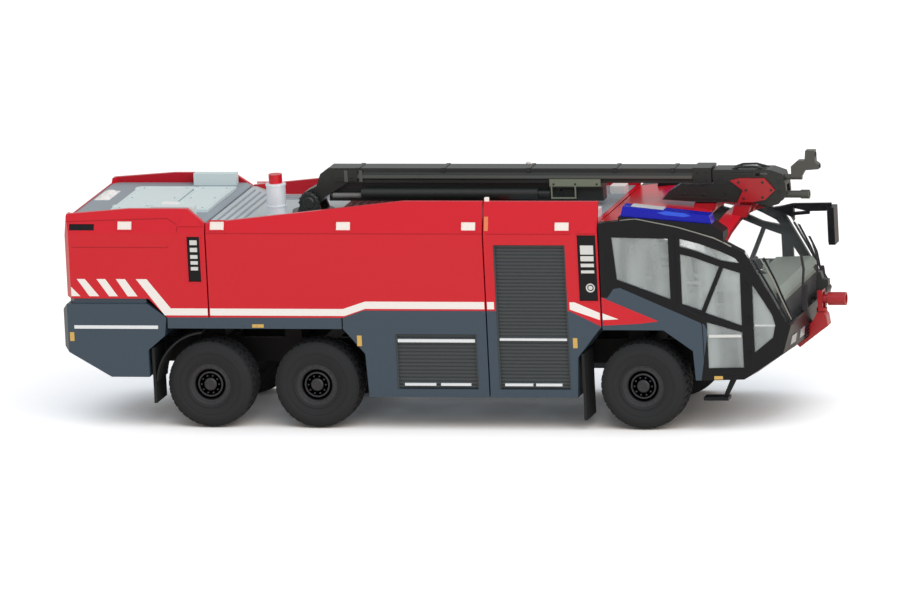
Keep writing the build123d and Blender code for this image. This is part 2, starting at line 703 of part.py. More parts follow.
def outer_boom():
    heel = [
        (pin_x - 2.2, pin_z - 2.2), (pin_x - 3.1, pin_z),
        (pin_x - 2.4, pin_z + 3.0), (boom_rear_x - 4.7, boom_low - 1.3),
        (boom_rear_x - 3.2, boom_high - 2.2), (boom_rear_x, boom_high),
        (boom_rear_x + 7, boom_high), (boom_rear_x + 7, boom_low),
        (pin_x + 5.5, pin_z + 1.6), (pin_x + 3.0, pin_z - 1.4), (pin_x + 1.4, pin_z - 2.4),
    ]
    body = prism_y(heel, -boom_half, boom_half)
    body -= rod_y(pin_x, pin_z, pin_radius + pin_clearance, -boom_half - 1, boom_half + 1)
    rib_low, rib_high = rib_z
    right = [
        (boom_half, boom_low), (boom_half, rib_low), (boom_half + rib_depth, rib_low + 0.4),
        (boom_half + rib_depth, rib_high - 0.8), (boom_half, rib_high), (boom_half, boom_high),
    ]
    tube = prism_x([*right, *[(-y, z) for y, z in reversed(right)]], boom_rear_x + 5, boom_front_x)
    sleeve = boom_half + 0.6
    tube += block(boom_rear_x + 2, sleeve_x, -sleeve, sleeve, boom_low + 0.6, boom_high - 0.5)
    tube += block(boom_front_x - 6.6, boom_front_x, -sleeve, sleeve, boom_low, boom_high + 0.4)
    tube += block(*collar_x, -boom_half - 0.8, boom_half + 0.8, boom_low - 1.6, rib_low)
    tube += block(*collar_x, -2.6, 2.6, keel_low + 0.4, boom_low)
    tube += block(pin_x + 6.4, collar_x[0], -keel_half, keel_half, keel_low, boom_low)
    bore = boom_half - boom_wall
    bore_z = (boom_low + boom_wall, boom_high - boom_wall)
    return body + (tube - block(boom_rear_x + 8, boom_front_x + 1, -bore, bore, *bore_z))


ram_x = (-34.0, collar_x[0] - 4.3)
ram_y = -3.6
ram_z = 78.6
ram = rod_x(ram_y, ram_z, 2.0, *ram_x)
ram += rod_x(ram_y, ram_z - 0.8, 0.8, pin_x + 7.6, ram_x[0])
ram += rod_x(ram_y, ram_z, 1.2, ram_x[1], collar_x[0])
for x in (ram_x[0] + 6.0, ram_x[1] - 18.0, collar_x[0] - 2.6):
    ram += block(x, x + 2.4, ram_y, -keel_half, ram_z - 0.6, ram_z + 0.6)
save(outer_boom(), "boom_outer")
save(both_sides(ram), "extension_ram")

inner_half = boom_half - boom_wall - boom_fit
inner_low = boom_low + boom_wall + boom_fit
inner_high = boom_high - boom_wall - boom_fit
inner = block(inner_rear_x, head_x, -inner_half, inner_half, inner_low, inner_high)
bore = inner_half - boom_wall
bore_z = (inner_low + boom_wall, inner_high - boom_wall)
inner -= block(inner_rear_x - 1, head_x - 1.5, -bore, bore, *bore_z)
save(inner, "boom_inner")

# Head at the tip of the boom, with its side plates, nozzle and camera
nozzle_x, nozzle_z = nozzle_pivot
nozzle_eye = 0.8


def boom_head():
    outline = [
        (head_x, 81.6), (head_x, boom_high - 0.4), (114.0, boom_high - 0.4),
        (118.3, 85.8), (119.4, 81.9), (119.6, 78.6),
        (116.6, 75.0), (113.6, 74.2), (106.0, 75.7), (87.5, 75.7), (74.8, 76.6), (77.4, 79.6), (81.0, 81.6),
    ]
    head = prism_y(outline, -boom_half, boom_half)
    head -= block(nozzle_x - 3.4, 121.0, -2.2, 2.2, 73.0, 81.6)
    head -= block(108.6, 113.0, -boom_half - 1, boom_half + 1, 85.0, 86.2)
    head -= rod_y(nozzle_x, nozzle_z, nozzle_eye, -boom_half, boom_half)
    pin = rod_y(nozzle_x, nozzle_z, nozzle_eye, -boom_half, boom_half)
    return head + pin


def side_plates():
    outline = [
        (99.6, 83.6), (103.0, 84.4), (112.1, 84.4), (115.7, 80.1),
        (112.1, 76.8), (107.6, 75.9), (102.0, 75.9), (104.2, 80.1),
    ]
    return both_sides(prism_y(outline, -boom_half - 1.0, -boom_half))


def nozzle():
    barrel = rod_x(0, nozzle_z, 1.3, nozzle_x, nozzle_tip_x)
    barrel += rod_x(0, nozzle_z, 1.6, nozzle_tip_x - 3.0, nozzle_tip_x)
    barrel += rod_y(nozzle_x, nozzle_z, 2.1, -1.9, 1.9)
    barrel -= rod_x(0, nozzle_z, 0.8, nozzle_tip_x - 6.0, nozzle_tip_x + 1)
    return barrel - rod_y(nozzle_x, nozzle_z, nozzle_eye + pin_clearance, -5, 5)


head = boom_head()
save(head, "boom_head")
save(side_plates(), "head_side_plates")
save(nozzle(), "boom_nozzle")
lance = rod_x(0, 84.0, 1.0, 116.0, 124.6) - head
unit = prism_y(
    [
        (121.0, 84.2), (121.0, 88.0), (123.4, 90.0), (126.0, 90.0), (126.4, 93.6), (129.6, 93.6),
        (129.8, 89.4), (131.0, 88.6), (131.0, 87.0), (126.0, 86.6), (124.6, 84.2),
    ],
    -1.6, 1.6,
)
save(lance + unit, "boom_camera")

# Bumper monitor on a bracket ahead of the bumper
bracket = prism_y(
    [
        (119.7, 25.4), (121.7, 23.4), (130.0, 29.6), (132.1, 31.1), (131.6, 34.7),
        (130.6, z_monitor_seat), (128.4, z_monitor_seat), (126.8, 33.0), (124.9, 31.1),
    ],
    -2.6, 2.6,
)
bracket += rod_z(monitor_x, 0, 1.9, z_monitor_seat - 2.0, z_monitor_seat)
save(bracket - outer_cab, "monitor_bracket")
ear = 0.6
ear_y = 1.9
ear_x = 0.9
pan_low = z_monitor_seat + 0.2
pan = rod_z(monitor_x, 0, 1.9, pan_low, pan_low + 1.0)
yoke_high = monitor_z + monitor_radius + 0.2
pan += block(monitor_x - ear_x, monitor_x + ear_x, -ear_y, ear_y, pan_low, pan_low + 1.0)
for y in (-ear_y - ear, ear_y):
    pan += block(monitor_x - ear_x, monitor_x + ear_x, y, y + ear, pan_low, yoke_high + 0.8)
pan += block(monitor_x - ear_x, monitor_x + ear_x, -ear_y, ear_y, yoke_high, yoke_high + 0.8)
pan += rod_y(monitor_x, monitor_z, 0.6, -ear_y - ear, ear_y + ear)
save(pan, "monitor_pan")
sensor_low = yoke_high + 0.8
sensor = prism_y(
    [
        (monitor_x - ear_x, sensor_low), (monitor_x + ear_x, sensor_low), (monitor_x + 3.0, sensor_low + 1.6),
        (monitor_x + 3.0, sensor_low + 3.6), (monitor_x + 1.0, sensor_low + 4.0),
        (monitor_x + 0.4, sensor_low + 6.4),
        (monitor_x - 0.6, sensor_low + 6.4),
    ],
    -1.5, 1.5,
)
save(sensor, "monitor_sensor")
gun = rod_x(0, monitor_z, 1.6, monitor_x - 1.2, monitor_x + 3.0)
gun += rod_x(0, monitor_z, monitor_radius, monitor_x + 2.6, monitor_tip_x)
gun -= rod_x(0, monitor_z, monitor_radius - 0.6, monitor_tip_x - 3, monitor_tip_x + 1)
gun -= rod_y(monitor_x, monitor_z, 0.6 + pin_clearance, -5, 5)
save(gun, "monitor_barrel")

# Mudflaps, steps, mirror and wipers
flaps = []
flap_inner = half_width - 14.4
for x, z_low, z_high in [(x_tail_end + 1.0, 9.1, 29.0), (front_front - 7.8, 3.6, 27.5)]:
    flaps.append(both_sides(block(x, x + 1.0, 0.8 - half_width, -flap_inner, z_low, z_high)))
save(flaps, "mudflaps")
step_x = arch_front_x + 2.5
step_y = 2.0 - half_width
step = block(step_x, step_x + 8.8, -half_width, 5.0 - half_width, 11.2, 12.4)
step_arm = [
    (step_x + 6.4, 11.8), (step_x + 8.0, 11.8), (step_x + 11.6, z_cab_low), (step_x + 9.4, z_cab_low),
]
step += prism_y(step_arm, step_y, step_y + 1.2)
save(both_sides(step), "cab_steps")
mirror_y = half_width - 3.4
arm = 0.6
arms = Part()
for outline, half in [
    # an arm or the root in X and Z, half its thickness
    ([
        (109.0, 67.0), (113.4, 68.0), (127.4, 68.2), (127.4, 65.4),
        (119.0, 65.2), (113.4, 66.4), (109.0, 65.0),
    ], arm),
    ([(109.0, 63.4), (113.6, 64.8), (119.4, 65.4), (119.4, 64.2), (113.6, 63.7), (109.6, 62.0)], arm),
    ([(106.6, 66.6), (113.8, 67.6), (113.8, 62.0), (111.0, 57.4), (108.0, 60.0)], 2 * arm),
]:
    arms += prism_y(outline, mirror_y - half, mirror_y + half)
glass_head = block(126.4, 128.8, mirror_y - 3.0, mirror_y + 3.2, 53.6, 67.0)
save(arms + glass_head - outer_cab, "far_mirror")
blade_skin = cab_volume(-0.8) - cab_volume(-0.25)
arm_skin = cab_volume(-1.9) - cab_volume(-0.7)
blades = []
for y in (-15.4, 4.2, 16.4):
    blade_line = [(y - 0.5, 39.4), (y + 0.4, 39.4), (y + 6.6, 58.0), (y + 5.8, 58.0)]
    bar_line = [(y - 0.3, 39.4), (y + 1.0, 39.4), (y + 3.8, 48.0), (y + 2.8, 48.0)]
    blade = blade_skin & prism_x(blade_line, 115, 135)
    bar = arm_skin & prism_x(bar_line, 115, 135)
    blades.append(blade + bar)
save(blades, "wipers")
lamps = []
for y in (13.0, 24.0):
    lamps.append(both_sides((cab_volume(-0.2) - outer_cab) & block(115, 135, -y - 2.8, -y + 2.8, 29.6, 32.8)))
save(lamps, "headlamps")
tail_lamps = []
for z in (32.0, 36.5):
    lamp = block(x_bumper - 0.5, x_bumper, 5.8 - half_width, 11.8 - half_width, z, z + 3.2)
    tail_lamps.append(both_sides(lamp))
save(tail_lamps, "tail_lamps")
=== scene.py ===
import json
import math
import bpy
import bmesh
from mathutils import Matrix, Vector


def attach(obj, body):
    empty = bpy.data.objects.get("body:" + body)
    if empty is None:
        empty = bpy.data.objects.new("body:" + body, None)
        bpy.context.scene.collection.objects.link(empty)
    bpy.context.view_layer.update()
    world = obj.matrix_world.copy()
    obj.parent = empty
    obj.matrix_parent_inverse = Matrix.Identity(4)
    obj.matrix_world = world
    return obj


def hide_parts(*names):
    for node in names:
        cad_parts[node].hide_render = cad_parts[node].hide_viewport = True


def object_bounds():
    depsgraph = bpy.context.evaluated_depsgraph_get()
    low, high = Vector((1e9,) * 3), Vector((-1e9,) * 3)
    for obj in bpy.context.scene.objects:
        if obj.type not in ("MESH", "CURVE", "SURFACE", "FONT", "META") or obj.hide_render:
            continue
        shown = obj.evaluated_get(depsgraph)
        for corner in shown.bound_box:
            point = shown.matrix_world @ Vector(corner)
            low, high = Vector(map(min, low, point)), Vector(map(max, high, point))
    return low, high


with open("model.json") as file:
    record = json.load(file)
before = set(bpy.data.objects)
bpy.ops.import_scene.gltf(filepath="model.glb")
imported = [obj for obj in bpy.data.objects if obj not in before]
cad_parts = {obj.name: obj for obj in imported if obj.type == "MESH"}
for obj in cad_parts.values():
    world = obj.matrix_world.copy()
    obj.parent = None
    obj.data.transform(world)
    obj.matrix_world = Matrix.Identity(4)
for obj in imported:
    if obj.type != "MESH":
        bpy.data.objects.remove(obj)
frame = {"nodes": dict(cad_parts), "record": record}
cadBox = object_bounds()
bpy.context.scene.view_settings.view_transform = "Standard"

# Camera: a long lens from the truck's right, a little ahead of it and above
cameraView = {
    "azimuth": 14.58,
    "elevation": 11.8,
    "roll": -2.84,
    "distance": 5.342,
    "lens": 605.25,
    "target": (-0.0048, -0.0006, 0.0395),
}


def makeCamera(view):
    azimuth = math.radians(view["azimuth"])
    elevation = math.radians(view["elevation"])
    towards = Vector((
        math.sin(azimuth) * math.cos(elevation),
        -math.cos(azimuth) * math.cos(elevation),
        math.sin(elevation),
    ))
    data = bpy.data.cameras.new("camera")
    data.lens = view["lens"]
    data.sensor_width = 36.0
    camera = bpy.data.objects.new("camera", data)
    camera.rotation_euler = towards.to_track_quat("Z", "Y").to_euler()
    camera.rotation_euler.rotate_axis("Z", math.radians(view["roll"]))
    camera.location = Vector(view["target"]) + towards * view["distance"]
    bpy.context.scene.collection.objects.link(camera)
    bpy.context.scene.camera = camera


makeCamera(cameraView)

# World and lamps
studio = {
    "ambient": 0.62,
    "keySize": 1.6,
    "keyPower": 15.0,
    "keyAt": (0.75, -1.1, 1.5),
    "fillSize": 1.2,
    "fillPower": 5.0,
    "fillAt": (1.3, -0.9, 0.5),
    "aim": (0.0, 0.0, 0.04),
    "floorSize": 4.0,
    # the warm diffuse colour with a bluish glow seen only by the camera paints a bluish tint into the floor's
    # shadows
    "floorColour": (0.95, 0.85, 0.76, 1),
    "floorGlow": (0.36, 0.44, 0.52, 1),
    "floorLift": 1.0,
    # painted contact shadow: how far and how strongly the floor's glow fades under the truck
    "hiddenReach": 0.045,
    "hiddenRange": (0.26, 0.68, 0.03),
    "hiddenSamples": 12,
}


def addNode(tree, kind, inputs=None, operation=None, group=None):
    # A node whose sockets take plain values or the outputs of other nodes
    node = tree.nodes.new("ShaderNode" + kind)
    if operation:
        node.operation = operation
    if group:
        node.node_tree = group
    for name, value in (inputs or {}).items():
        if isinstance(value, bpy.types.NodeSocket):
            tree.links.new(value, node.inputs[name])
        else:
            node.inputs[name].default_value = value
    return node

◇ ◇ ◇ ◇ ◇

Output nothing except the lines from the line with "glass_head = block(126.4, 128.8, mirror_y" through the line with "depsgraph = bpy.context.evaluated_depsgraph_get()", copied exactly, end lines included.

■ **Response**:
glass_head = block(126.4, 128.8, mirror_y - 3.0, mirror_y + 3.2, 53.6, 67.0)
save(arms + glass_head - outer_cab, "far_mirror")
blade_skin = cab_volume(-0.8) - cab_volume(-0.25)
arm_skin = cab_volume(-1.9) - cab_volume(-0.7)
blades = []
for y in (-15.4, 4.2, 16.4):
    blade_line = [(y - 0.5, 39.4), (y + 0.4, 39.4), (y + 6.6, 58.0), (y + 5.8, 58.0)]
    bar_line = [(y - 0.3, 39.4), (y + 1.0, 39.4), (y + 3.8, 48.0), (y + 2.8, 48.0)]
    blade = blade_skin & prism_x(blade_line, 115, 135)
    bar = arm_skin & prism_x(bar_line, 115, 135)
    blades.append(blade + bar)
save(blades, "wipers")
lamps = []
for y in (13.0, 24.0):
    lamps.append(both_sides((cab_volume(-0.2) - outer_cab) & block(115, 135, -y - 2.8, -y + 2.8, 29.6, 32.8)))
save(lamps, "headlamps")
tail_lamps = []
for z in (32.0, 36.5):
    lamp = block(x_bumper - 0.5, x_bumper, 5.8 - half_width, 11.8 - half_width, z, z + 3.2)
    tail_lamps.append(both_sides(lamp))
save(tail_lamps, "tail_lamps")
=== scene.py ===
import json
import math
import bpy
import bmesh
from mathutils import Matrix, Vector


def attach(obj, body):
    empty = bpy.data.objects.get("body:" + body)
    if empty is None:
        empty = bpy.data.objects.new("body:" + body, None)
        bpy.context.scene.collection.objects.link(empty)
    bpy.context.view_layer.update()
    world = obj.matrix_world.copy()
    obj.parent = empty
    obj.matrix_parent_inverse = Matrix.Identity(4)
    obj.matrix_world = world
    return obj


def hide_parts(*names):
    for node in names:
        cad_parts[node].hide_render = cad_parts[node].hide_viewport = True


def object_bounds():
    depsgraph = bpy.context.evaluated_depsgraph_get()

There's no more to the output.